Despite a minor change in midday data, models overall were a little hotter trending from Wednesday to Thursday to add several cooling degree days, the forecaster said. Still, most data favor a more comfortable pattern setting up for much of the United States after Sept. 7-8.

NatGasWeather said the EIA’s storage report offered no change in the bigger picture “as deficits dropped to 588 Bcf...but should increase back toward 600 Bcf after next week's EIA report accounts for hot conditions over the southern and eastern U.S. this week.”

Permian Constraints Reflected In Forwards

Aside from the benchmark Henry Hub, September losses across the continent were wide ranging, from as little as a nickel at Millennium East Pool to as much as 42 cents at Waha. The stout losses at Waha should come as no surprise as takeaway capacity in the region has largely hit its limits for both oil and natural gas in the Permian Basin.

“The Permian isn’t just a basin. It’s a phenomenon,” said RBN Energy CEO Rusty Braziel.

The end goal on the oil side is to get the Permian crude to the Gulf Coast and load it on ships for export to global markets. Midstream companies are working feverishly toward that goal. The same is true for all of the associated gas coming out of the basin, with pipeline companies looking to expand their facilities or build greenfield projects to send gas to the Gulf Coast, where demand continues to rise thanks to increasing exports to Mexico and overseas via LNG.

But with gas pipeline capacity still constrained, Waha cash prices have languished at about 90 cents below Henry Hub during August, sinking down to a spot price of $1.27 on Wednesday (Aug. 29), which was $1.69 below Henry Hub.
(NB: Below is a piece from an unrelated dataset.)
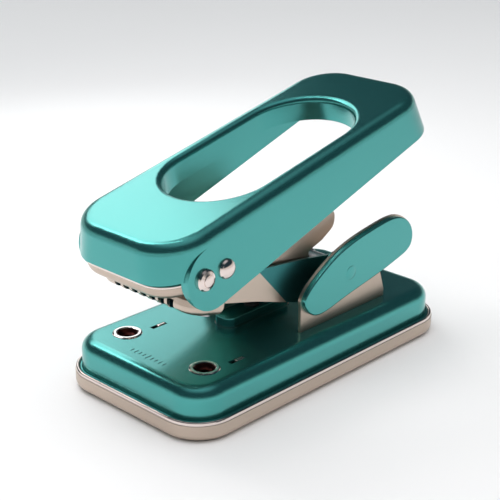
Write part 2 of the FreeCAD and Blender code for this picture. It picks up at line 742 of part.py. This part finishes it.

That’s worse than the previous negative basis record of $1.42, which was set in April.

“Again, relief is on the way from midstreamers, but it is also a year away,” Braziel said.

As for forwards, Waha September plunged 42 cents from Aug. 23-29 to reach $1.335 ($1.56 below Henry), October tumbled 43 cents to $1.23 ($1.63 below Henry) and the winter 2018-2019 strip dropped 29 cents to reach $1.48 ($1.50 below Henry), according to Forward Look.
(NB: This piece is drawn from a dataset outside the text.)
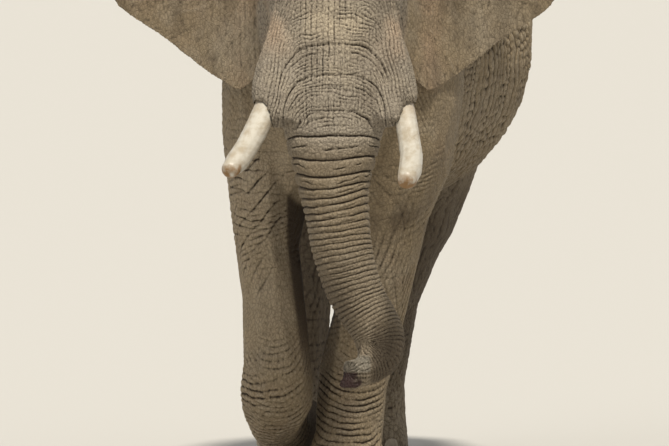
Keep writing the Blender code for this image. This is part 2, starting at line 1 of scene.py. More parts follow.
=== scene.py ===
"""The looks of the African elephant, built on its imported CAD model.

Metres, +Z up, the animal faces -Y and its left side is +X. One skin replaces all the solids of flesh: they
are fused, smoothed, divided more finely where the detail is, and then wrinkled by moving each point inwards
by a depth worked out from where it lies on its limb, its trunk or its face. Tusks and toenails are finer
copies of their solids, and eyeballs, lids, lashes and the tail's hairs are pieces of their own.
"""

import contextlib
import json
import math

import bmesh
import bpy
import numpy as np
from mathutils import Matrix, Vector
from mathutils.bvhtree import BVHTree


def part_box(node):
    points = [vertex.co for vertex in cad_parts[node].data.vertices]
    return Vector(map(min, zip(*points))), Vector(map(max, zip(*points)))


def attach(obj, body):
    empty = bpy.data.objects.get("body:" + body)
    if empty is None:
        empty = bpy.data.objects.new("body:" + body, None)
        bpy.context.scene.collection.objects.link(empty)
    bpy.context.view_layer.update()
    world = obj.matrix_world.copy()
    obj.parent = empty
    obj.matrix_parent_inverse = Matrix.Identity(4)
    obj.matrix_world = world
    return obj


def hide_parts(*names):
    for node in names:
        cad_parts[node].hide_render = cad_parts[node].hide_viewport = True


SKIN_VOXEL = 0.0095
TUSK_VOXEL = 0.006
NAIL_VOXEL = 0.004
SWELL = 0.0015  # closes the cuts between the solids before they are fused

# The head's own frame: x across the face, y back from it and z up. It is turned to the animal's left.
HEAD_TURN = math.radians(8.5)
HEAD_PLACE = (0.0322, -0.4270, 0.0)

# The camera faces the head from this far off. Its lens and sensor are in millimetres.
CAMERA_DISTANCE = 30.0
CAMERA_HEIGHT = 2.8
CAMERA_DIP = math.radians(2.93)
CAMERA_LENS = 347.1
SENSOR_WIDTH = 36.0
VIEW_END = 2000.0

FLOOR_HALF = 1500
FLOOR_COLOUR = (0.50, 0.485, 0.455, 1.0)
SKY_COLOUR = (0.93, 0.93, 0.92, 1.0)
SKY_STRENGTH = 0.50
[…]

The picture was only somewhat rosier at El Paso-Permian, where September fell 35 cents to $1.47, October slid 33 cents to $1.34 and the winter 2018-2019 lost 23 cents to reach $1.52.

Both points, however, showed marked strengthening by the winter 2019-2020, which is when some of the recently announced pipelines are expected to begin service. El Paso-Permian winter 2019-2020 prices sat Wednesday at an 85-cent discount to Henry Hub, while Waha  winter 2019-2020 prices were at an 88-cent discount, Forward Look data show.

Elsewhere across the country, there were a handful of other big losers for the Aug. 23-29 period, with several pricing locations in the Northeast posting declines of more than 20 cents at the front of the curve because of expectations that the unrelenting heat blanketing much of the eastern United States will finally subside in the coming weeks.

Southern California also put up substantial decreases as regional temperatures were expected to return to more seasonable levels soon. SoCal Border Avg. September dropped 27 cents to $2.737, October fell 20 cents to $2.382 and the winter shed 26 cents to reach $2.97.